» **Set task**: In the listing that follows, the range to quote begins at the line that has "top_tray();" and ends after the line that has "cad_parts[node].hide_render = cad_parts[node].hide_viewport"; quote it verbatim and add nothing.

» **Data segment**:

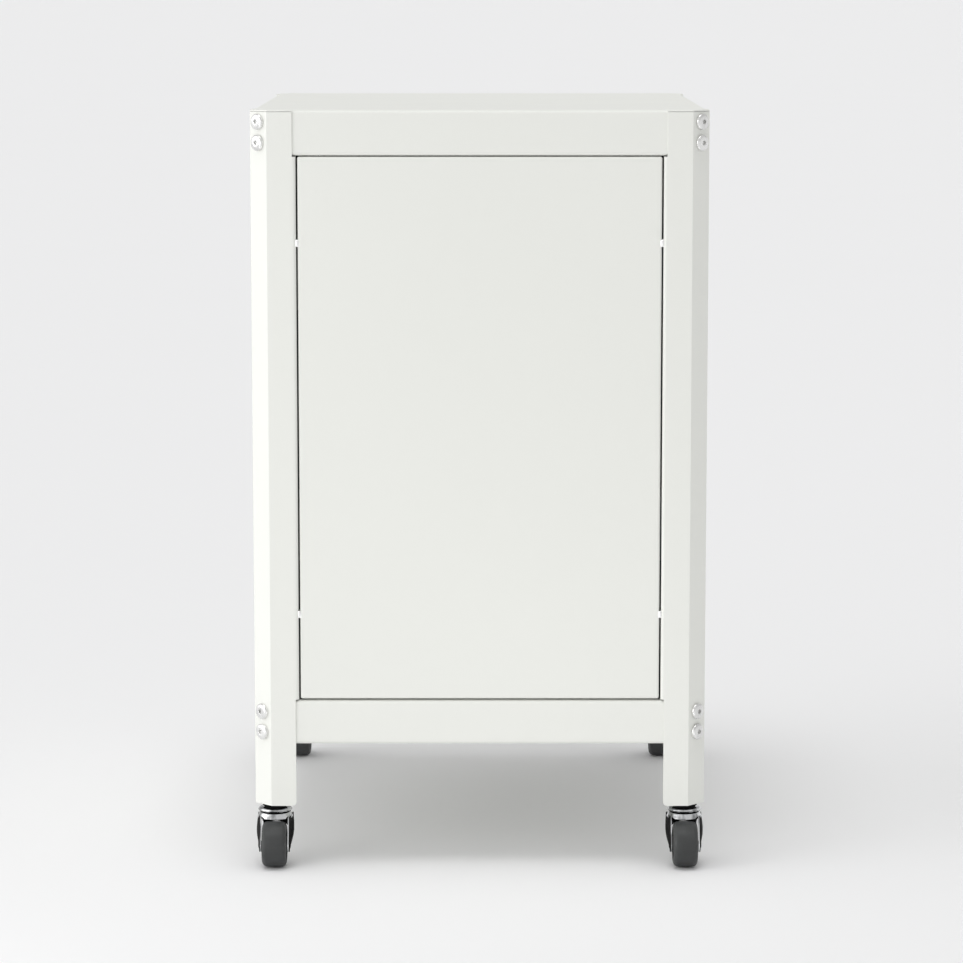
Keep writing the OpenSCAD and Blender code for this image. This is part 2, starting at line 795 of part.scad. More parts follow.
// Places children on the lock's axis at depth y, +Z pointing out of the drawer front
module on_lock_axis(y) {
    translate([lock_x, y, lock_z]) rotate([90, 0, 0]) children();
}

module lock_hole() {
    on_lock_axis(lock_back_y + 1) cylinder(d = lock_d + 2 * hole_play, h = lock_back_y - face_y + 4);
}

module lock_housing() {
    barrel = lock_back_y - face_y;
    color(CHROME) on_lock_axis(lock_back_y) difference() {
        union() {
            cylinder(d = lock_d, h = barrel);
            translate([0, 0, barrel]) cylinder(d1 = lock_rim_d, d2 = lock_rim_d - 1.5, h = lock_rim_t);
        }
        translate([0, 0, -1]) cylinder(d = core_d, h = barrel + lock_rim_t + 2);
    }
}

module lock_nut() {
    color(ZINC) on_lock_axis(lock_nut_y) difference() {
        cylinder(d = lock_d + 7, h = lock_nut_t, $fn = 6);
        translate([0, 0, -1]) cylinder(d = lock_d, h = lock_nut_t + 2);
    }
}

module lock_core() {
    length = lock_back_y - face_y + lock_rim_t;
    tail = turning_gap + cam_t + 0.6;
    color(CHROME) on_lock_axis(lock_back_y) difference() {
        union() {
            cylinder(d = core_d - 2 * running_play, h = length);
            translate([0, 0, -tail]) cylinder(d = 6, h = tail);
        }
        translate([-1, -3.5, length - 6]) cube([2, 7, 8]);
    }
}

module lock_cam() {
    w = 12;
    color(ZINC) on_lock_axis(lock_back_y + turning_gap + cam_t) difference() {
        union() {
            cylinder(d = w, h = cam_t);
            translate([-(cam_len - w / 2), 0, 0]) cylinder(d = w, h = cam_t);
            translate([-(cam_len - w / 2), -w / 2, 0]) cube([cam_len - w / 2, w, cam_t]);
        }
        translate([0, 0, -1]) cylinder(d = 6, h = cam_t + 2);
    }
}

// ---------- castors ----------

module at_castor(sx, sy) {
    translate([sx * (cabinet_w / 2 - castor_inset), sy * (cabinet_d / 2 - castor_inset), 0])
        rotate([0, 0, sy > 0 ? 0 : 180]) children();
}

// Stem with its riveted lower end, upper race and collar
module castor_stems() {
    color(CHROME) for (corner = CORNERS) at_castor(corner[1], corner[2]) {
        translate([0, 0, rivet_z]) cylinder(d = stem_d + 5, h = rivet_t);
        translate([0, 0, rivet_z]) cylinder(d = stem_d, h = stem_top - rivet_z);
        translate([0, 0, race_z]) cylinder(d1 = race_d, d2 = race_d - 3, h = race_h);
        translate([0, 0, collar_z]) cylinder(d = collar_d, h = collar_h);
    }
}

module stem_nuts() {
    nut_t = 6;
    color(ZINC) for (corner = CORNERS) at_castor(corner[1], corner[2])
        translate([0, 0, foot_z + foot_plate_t]) difference() {
            cylinder(d = stem_d * 1.85, h = nut_t, $fn = 6);
            translate([0, 0, -1]) cylinder(d = stem_d, h = nut_t + 2);
        }
}

// Side view of a fork leg: trail along X and height along Y
function leg_outline() =
    let (axle = [castor_trail, wheel_z])
    let (back = [-crown_d * 0.3, crown_z + 1], front = [crown_d * 0.38, crown_under + 0.5])
    [back, tangent_point(back, axle, leg_end_r, 1), axle, tangent_point(front, axle, leg_end_r, -1), front,
        [back[0], crown_under + 0.5]];

module castor_fork(sx, sy) {
    color(CHROME) at_castor(sx, sy) {
        difference() {
            translate([0, 0, crown_z]) cylinder(d1 = crown_d, d2 = crown_d - 3, h = crown_h);
            translate([0, 0, crown_z - 1])
                cylinder(d = crown_d - 2 * fork_sheet - 1.5, h = crown_h - fork_sheet + 1);
            cylinder(d = stem_d + 2 * running_play, h = collar_z);
        }
        for (side = [-1, 1])
            translate([side * (leg_x + fork_sheet / 2), 0, 0]) rotate([90, 0, 90]) difference() {
                linear_extrude(fork_sheet, center = true) {
                    polygon(leg_outline());
                    translate([castor_trail, wheel_z]) circle(r = leg_end_r);
                }
                translate([castor_trail, wheel_z, 0])
                    cylinder(d = axle_d, h = 2 * fork_sheet, center = true);
            }
    }
}

module on_axle(sx, sy) {
    at_castor(sx, sy) translate([0, castor_trail, wheel_z]) rotate([0, 90, 0]) children();
}

module castor_axle(sx, sy) {
    head = 1.2;
    half = leg_x + fork_sheet;
    color(CHROME) on_axle(sx, sy) {
        cylinder(d = axle_d, h = 2 * half, center = true);
        for (side = [-1, 1])
            translate([0, 0, side * (half + head / 2)]) cylinder(d = axle_d + 2.5, h = head, center = true);
    }
}

module wheel_hub(sx, sy) {
    boss_d = axle_d + 6;
    color(HUB) on_axle(sx, sy) difference() {
        union() {
            cylinder(d = hub_d, h = tyre_w - 4, center = true);
            cylinder(d = boss_d, h = hub_w, center = true);
        }
        cylinder(d = axle_d + 2 * running_play, h = hub_w + 2, center = true);
    }
}

module wheel_tyre(sx, sy) {
    half = tyre_w / 2;
    r = tyre_r;
    steps = 6;
    outer = wheel_d / 2;
    color(TYRE) on_axle(sx, sy) rotate_extrude($fn = 64)
        polygon(concat(
            [[hub_d / 2, -half], [hub_d / 2, half]],
            [for (i = [0:steps]) [outer - r, half - r] + turned([0, r], -90 * i / steps)],
            [for (i = [0:steps]) [outer - r, r - half] + turned([r, 0], -90 * i / steps)]
        ));
}

// ---------- nodes ----------

top_tray();
bottom_tray();
back_panel();
side_panel(-1);  // side_panel_left
side_panel(1);  // side_panel_right
panel_clips();
frame_screws();
weld_nuts();
foot_plates();
castor_stems();
stem_nuts();
divider_rail();
slide_rails();
rail_screws();
lock_housing();
lock_nut();
lock_core();
lock_cam();
hanging_bars();
for (drawer = DRAWERS) {
    drawer_front(drawer);
    drawer_tub(drawer);
    pull(drawer);
    drawer_screws(drawer);
    slide_outers(drawer);
    slide_middles(drawer);
    slide_inners(drawer);
    ball_cages(slide_z(drawer), outer_ball_z);
    ball_cages(slide_z(drawer), inner_ball_z);
}
for (corner = CORNERS) {
    post(corner[1], corner[2]);
    castor_fork(corner[1], corner[2]);
    castor_axle(corner[1], corner[2]);
    wheel_hub(corner[1], corner[2]);
    wheel_tyre(corner[1], corner[2]);
}
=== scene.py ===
"""Dresses a mobile metal filing cabinet: powder-coated sheet steel, plated hardware, swivel castors.

Laid out as a Blender add-on and run as a script. Every new piece is a surface worked out with numpy,
in metres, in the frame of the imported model: the drawers face -Y, the plain back faces +Y, Z is up.
"""
import json
import math
from types import SimpleNamespace

import bmesh
import bpy
import numpy as np
from bpy.props import FloatProperty, FloatVectorProperty, PointerProperty
from bpy.types import Operator, Panel, PropertyGroup
from mathutils import Matrix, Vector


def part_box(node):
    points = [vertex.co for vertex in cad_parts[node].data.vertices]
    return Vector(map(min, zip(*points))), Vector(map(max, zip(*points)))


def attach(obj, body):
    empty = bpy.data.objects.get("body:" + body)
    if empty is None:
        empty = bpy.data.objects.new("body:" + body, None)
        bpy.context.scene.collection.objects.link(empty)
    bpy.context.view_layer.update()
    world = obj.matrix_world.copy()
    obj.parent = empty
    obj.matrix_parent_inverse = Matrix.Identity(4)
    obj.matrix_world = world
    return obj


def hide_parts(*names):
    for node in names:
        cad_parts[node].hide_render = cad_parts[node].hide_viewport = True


bl_info = {
    "name": "Filing cabinet",
    "version": (1, 0, 0),
    "blender": (4, 5, 0),
    "location": "3D View > Sidebar > Filing cabinet",
    "description": "Dresses a mobile metal filing cabinet and sets up its studio",
    "category": "Object",
}

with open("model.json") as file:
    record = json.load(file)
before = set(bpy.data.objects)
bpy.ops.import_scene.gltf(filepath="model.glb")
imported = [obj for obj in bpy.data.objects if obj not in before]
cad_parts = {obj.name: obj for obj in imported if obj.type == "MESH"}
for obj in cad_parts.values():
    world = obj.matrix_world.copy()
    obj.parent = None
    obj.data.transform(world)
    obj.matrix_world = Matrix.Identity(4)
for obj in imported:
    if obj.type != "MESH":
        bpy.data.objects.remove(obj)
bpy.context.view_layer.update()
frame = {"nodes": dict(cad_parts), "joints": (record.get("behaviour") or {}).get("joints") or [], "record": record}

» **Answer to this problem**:
top_tray();
bottom_tray();
back_panel();
side_panel(-1);  // side_panel_left
side_panel(1);  // side_panel_right
panel_clips();
frame_screws();
weld_nuts();
foot_plates();
castor_stems();
stem_nuts();
divider_rail();
slide_rails();
rail_screws();
lock_housing();
lock_nut();
lock_core();
lock_cam();
hanging_bars();
for (drawer = DRAWERS) {
    drawer_front(drawer);
    drawer_tub(drawer);
    pull(drawer);
    drawer_screws(drawer);
    slide_outers(drawer);
    slide_middles(drawer);
    slide_inners(drawer);
    ball_cages(slide_z(drawer), outer_ball_z);
    ball_cages(slide_z(drawer), inner_ball_z);
}
for (corner = CORNERS) {
    post(corner[1], corner[2]);
    castor_fork(corner[1], corner[2]);
    castor_axle(corner[1], corner[2]);
    wheel_hub(corner[1], corner[2]);
    wheel_tyre(corner[1], corner[2]);
}
=== scene.py ===
"""Dresses a mobile metal filing cabinet: powder-coated sheet steel, plated hardware, swivel castors.

Laid out as a Blender add-on and run as a script. Every new piece is a surface worked out with numpy,
in metres, in the frame of the imported model: the drawers face -Y, the plain back faces +Y, Z is up.
"""
import json
import math
from types import SimpleNamespace

import bmesh
import bpy
import numpy as np
from bpy.props import FloatProperty, FloatVectorProperty, PointerProperty
from bpy.types import Operator, Panel, PropertyGroup
from mathutils import Matrix, Vector


def part_box(node):
    points = [vertex.co for vertex in cad_parts[node].data.vertices]
    return Vector(map(min, zip(*points))), Vector(map(max, zip(*points)))


def attach(obj, body):
    empty = bpy.data.objects.get("body:" + body)
    if empty is None:
        empty = bpy.data.objects.new("body:" + body, None)
        bpy.context.scene.collection.objects.link(empty)
    bpy.context.view_layer.update()
    world = obj.matrix_world.copy()
    obj.parent = empty
    obj.matrix_parent_inverse = Matrix.Identity(4)
    obj.matrix_world = world
    return obj


def hide_parts(*names):
    for node in names:
        cad_parts[node].hide_render = cad_parts[node].hide_viewport = True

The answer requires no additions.